-- START --

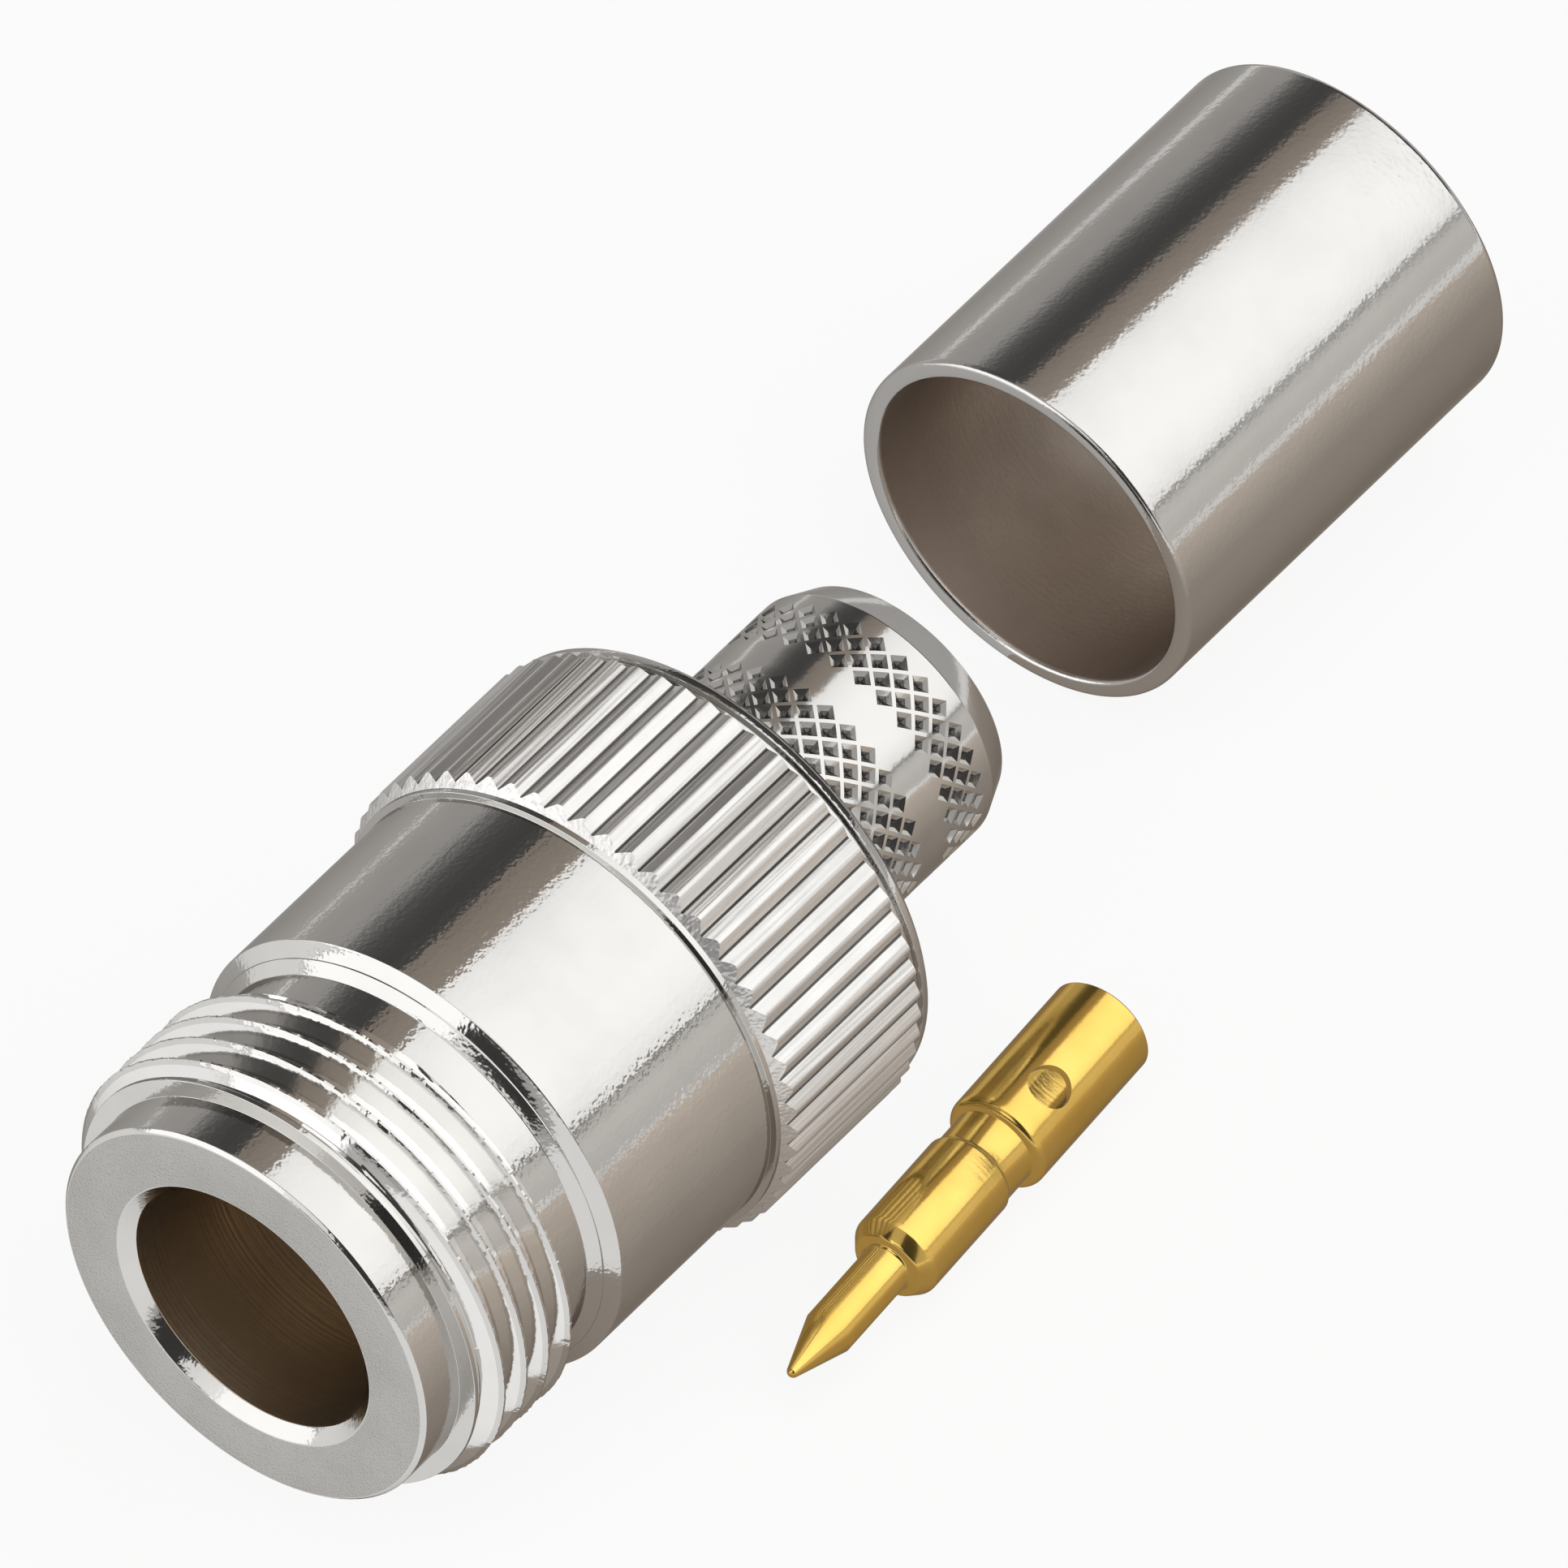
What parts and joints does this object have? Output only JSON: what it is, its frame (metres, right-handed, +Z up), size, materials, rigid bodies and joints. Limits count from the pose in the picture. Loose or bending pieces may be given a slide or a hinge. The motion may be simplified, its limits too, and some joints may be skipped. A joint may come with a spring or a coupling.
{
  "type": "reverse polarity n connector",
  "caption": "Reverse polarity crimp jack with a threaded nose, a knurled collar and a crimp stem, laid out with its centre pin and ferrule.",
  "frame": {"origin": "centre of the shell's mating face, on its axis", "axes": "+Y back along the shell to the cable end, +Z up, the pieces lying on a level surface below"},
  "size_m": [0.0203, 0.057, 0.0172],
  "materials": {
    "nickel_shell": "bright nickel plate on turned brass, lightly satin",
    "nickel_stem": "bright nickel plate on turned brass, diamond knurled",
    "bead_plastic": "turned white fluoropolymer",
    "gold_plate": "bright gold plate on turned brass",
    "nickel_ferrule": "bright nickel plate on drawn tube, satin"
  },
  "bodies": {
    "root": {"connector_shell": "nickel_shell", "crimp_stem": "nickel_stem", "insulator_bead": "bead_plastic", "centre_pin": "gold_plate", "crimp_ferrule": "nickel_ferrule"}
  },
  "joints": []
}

-- END --
-- START --

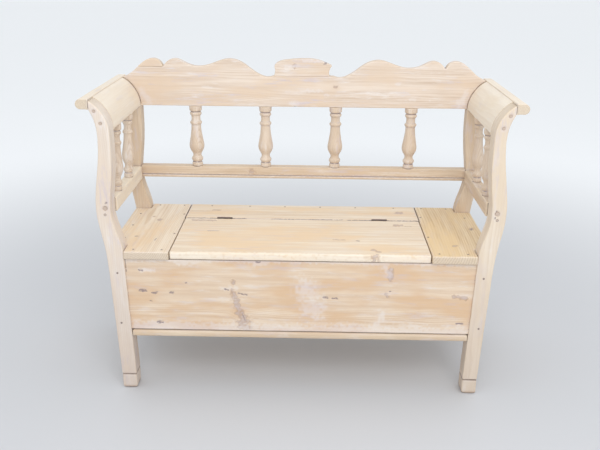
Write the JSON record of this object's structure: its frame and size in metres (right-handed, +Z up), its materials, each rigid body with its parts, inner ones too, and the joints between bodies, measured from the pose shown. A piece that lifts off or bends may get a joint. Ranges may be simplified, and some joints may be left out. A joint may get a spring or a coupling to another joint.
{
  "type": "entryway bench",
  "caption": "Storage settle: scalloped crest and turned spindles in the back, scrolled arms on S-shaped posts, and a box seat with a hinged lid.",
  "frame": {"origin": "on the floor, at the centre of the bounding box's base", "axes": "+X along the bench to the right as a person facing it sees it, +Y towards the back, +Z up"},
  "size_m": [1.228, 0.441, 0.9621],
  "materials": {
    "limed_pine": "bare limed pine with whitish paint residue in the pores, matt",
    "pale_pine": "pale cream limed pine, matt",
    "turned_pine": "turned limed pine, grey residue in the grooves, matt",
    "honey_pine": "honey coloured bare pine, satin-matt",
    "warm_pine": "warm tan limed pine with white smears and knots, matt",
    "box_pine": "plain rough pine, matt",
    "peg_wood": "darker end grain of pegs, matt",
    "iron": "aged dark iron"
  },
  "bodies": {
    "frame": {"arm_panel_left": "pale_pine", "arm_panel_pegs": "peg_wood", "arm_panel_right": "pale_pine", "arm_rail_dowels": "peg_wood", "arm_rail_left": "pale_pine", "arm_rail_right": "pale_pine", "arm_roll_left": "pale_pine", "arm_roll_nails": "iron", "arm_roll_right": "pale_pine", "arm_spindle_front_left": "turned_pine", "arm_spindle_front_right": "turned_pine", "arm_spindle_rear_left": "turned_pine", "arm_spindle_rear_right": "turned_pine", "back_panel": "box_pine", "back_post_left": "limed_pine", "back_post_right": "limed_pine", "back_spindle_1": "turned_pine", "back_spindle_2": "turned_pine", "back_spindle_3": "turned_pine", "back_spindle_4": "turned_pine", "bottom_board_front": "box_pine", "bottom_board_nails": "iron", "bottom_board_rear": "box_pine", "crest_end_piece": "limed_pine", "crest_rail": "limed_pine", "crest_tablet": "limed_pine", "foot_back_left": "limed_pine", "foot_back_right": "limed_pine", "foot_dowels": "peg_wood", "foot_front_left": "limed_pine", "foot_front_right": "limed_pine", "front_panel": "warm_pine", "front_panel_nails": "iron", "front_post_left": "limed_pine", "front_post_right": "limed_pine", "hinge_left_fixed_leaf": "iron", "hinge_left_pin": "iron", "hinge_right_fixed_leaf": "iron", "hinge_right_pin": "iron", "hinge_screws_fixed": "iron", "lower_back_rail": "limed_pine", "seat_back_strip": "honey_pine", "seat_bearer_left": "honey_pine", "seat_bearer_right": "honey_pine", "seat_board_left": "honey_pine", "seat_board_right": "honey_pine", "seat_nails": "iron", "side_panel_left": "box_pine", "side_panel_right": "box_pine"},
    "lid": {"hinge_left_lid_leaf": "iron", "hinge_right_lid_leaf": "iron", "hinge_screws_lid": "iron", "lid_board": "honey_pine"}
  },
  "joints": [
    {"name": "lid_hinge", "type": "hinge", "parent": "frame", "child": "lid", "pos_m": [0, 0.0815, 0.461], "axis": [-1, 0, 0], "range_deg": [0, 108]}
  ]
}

-- END --
-- START --

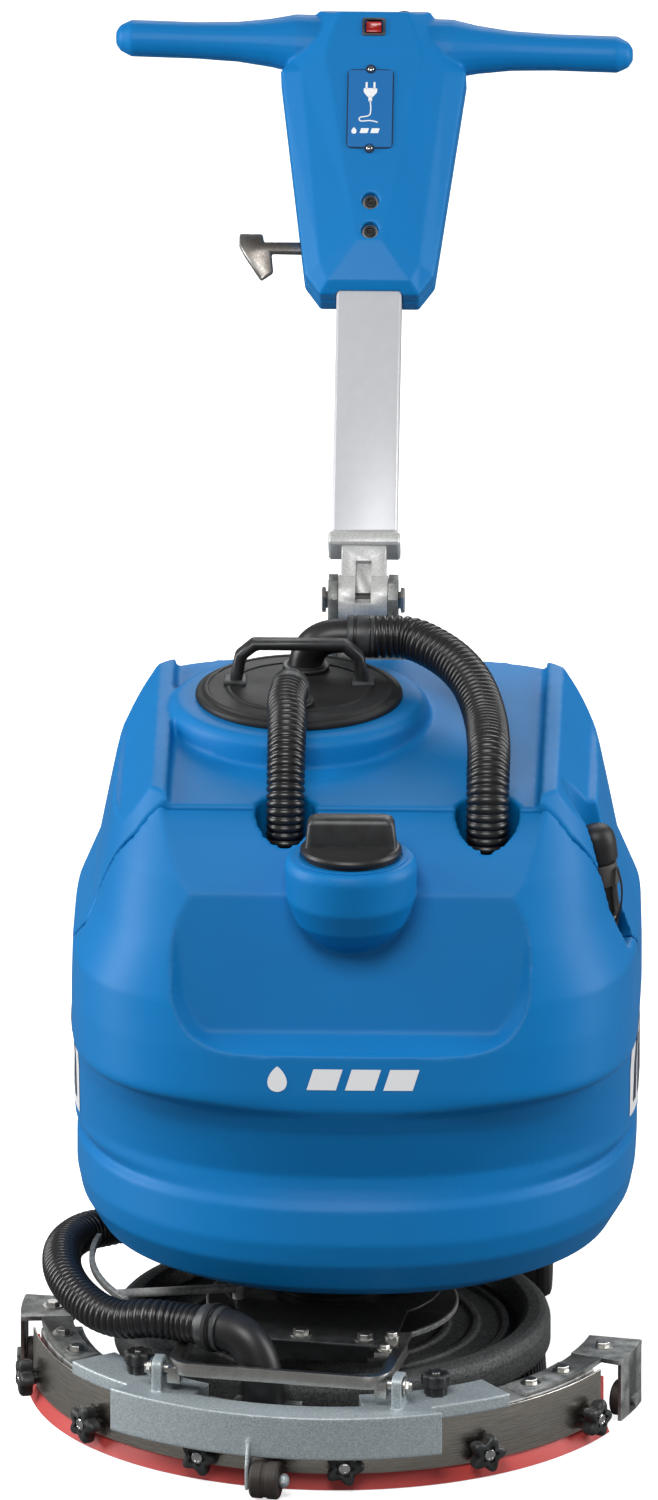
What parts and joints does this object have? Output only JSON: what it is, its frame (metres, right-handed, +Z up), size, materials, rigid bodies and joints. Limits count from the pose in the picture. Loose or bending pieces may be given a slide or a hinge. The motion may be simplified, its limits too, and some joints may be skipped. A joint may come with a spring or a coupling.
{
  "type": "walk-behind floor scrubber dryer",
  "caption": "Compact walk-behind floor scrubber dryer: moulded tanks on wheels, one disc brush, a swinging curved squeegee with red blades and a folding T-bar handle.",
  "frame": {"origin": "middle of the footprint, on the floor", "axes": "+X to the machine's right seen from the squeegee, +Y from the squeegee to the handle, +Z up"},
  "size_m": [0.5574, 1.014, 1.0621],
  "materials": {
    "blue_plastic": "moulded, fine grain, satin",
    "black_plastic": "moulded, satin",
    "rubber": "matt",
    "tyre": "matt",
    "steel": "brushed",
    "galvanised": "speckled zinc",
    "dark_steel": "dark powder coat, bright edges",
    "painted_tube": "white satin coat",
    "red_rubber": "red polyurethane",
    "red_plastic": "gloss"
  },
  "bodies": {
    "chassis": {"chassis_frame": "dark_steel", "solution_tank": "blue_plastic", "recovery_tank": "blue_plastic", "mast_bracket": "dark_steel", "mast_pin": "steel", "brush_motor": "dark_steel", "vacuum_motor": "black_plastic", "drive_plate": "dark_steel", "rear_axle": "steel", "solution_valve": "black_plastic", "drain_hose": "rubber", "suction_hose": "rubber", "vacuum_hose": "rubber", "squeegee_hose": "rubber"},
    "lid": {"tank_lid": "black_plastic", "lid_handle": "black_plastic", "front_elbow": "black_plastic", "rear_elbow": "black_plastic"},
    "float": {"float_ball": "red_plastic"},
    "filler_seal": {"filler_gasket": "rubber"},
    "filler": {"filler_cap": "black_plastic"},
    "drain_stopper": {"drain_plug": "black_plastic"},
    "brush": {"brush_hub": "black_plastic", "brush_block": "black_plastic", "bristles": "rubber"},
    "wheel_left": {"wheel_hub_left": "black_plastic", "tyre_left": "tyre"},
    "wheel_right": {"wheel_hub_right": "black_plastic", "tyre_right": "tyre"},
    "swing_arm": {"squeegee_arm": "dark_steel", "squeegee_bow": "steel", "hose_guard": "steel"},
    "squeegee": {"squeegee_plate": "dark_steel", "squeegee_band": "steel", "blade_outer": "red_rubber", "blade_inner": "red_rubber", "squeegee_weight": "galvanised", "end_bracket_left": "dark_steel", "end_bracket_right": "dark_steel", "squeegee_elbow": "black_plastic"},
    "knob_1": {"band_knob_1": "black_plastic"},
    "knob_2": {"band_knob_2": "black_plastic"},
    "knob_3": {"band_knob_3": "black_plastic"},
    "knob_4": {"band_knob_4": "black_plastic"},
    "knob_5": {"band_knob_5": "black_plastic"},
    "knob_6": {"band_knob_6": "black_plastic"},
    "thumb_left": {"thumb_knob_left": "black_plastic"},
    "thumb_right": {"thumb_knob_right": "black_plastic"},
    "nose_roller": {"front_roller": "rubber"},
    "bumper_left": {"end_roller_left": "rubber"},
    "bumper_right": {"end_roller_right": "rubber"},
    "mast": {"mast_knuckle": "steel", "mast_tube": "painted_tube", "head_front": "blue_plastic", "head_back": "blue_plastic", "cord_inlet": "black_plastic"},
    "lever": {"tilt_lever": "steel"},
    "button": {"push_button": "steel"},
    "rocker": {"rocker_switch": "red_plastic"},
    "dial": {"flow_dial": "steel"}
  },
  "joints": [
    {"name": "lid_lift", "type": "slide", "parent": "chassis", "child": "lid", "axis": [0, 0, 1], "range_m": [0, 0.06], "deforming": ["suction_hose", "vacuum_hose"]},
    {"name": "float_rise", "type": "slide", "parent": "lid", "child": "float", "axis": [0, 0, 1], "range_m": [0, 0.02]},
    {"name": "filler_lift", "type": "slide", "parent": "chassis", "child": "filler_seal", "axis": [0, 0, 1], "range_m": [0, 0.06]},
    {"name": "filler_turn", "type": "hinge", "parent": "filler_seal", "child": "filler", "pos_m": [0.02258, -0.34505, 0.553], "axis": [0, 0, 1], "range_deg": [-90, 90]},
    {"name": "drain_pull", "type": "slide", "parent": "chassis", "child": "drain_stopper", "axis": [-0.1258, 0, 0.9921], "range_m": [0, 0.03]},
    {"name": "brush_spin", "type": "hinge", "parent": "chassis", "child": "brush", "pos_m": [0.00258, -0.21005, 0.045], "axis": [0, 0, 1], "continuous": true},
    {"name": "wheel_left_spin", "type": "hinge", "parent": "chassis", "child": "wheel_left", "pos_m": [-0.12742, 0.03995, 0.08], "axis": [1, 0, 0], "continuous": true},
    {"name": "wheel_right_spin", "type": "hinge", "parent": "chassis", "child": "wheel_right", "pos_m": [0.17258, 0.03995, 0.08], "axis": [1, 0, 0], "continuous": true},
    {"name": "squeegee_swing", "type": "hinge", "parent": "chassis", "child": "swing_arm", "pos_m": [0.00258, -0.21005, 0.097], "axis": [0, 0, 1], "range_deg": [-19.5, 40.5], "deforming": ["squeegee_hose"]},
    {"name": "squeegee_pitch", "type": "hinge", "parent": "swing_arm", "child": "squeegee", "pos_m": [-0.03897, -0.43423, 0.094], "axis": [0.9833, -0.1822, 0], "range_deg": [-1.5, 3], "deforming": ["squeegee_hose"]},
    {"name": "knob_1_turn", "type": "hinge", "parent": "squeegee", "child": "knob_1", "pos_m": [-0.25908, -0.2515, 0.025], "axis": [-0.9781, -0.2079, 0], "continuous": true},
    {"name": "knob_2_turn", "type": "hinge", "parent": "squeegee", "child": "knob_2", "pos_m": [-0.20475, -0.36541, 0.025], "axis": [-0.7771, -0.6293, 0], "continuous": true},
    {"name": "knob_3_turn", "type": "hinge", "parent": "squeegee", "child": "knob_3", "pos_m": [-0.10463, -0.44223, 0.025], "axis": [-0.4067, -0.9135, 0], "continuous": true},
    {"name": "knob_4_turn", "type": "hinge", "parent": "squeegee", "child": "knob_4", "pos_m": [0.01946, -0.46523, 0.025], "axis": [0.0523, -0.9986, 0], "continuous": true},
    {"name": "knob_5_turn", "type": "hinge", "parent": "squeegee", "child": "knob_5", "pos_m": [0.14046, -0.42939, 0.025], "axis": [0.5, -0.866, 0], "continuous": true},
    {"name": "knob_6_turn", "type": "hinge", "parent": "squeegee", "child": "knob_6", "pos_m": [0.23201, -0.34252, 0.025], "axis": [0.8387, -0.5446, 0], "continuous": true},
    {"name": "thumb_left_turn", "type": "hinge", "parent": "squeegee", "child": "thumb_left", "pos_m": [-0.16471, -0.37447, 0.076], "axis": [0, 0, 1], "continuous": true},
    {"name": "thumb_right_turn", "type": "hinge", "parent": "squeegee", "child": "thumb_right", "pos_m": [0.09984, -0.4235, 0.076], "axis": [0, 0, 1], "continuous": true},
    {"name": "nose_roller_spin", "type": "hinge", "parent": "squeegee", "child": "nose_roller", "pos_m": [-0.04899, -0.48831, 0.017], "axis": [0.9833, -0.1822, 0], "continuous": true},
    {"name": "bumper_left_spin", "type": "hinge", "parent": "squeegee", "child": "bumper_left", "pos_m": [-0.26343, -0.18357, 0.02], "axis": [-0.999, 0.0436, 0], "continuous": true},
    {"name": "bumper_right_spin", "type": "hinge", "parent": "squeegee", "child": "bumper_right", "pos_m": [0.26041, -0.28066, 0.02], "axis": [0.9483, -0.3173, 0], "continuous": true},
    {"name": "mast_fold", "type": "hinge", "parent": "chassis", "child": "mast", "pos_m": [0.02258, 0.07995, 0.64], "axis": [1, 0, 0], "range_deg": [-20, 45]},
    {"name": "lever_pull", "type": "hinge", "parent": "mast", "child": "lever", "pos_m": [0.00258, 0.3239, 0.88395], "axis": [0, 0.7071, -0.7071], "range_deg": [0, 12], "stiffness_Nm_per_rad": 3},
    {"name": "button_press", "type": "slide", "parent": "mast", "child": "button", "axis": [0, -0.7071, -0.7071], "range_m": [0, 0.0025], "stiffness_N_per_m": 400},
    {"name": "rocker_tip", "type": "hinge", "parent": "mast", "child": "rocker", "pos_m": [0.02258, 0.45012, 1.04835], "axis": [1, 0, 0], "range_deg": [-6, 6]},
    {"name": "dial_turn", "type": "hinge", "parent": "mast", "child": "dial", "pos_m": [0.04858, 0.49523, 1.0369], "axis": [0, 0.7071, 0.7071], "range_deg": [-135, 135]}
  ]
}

-- END --

[Problem requirements]
Report all lines of the data that include the word "from".

[Result of the exercise]
What parts and joints does this object have? Output only JSON: what it is, its frame (metres, right-handed, +Z up), size, materials, rigid bodies and joints. Limits count from the pose in the picture. Loose or bending pieces may be given a slide or a hinge. The motion may be simplified, its limits too, and some joints may be skipped. A joint may come with a spring or a coupling.
Write the JSON record of this object's structure: its frame and size in metres (right-handed, +Z up), its materials, each rigid body with its parts, inner ones too, and the joints between bodies, measured from the pose shown. A piece that lifts off or bends may get a joint. Ranges may be simplified, and some joints may be left out. A joint may get a spring or a coupling to another joint.
What parts and joints does this object have? Output only JSON: what it is, its frame (metres, right-handed, +Z up), size, materials, rigid bodies and joints. Limits count from the pose in the picture. Loose or bending pieces may be given a slide or a hinge. The motion may be simplified, its limits too, and some joints may be skipped. A joint may come with a spring or a coupling.
  "frame": {"origin": "middle of the footprint, on the floor", "axes": "+X to the machine's right seen from the squeegee, +Y from the squeegee to the handle, +Z up"},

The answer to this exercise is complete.